On September 22, 2019 the Nigeria Extractive Industry Transparency Initiative (NEITI), issued a report stating that Nigeria earned N28.6trn as total revenue from oil and other minerals resources, income taxes, Value Added Tax and others, between 2012 and 2016. This clearly depicts a nation that is struggling to make ends meet.
South African earned N26.9trn (US$88.2bn) from taxes alone in 2017/18, while Nigeria earned N7.7trn (US$25.3bn) in taxes comprising Personal Income Tax, Companies Income Tax, Value Added Tax, Customs Collections and Other Taxes and Levies.

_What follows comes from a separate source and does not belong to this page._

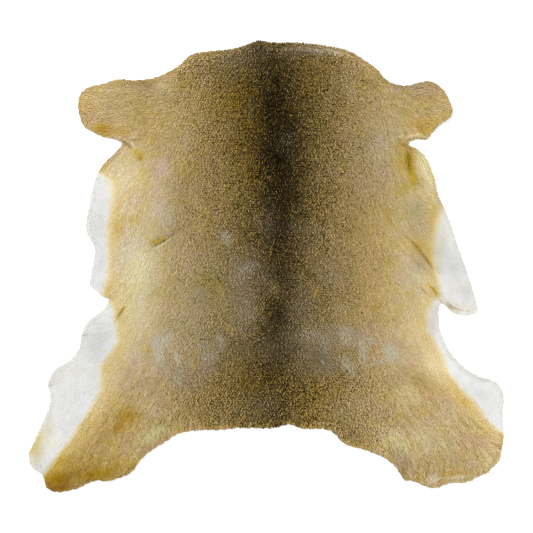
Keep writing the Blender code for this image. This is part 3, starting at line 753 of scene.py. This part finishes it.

Tax Policy Mix is the major reason for the disparity in revenue generation between Nigeria being the largest economy in Africa with a Gross Domestic Product (GDP) of US$397bn with a population of 195.8million and South Africa being the second largest economy in Africa with a Gross Domestic Product of US$366.3bn with a population of 57.7million as at 2018.
Tax Policy Mix refers to the aggregate of the tax types and their contributions to the total tax revenue of a nation. The appropriate tax mix or structure optimizes revenue generation and tax-to GDP ratio. The tax-to GDP ratio of South Africa is 24.5%, while Nigeria is 6.1% as at 2018. The table below captures the tax policy mix of Nigeria and South Africa.
|Personal Income Tax||12.1%||38.1%|
|Value Added Tax||14.2%||24.5%|
|Company Income Tax||54.5%||18.1%|
|Other Taxes and Levies||3.7%||15.2%|
Countries with a high tax-to GDP ratio focus more on high earn individuals rather than companies. The top 1% individuals pay more tax that the bottom 90% individuals in South Africa. To optimize revenue, the focus should be to promote mega companies that would employ a lot of people, who will pay their fair taxes in form of personal income tax and Value Added Tax.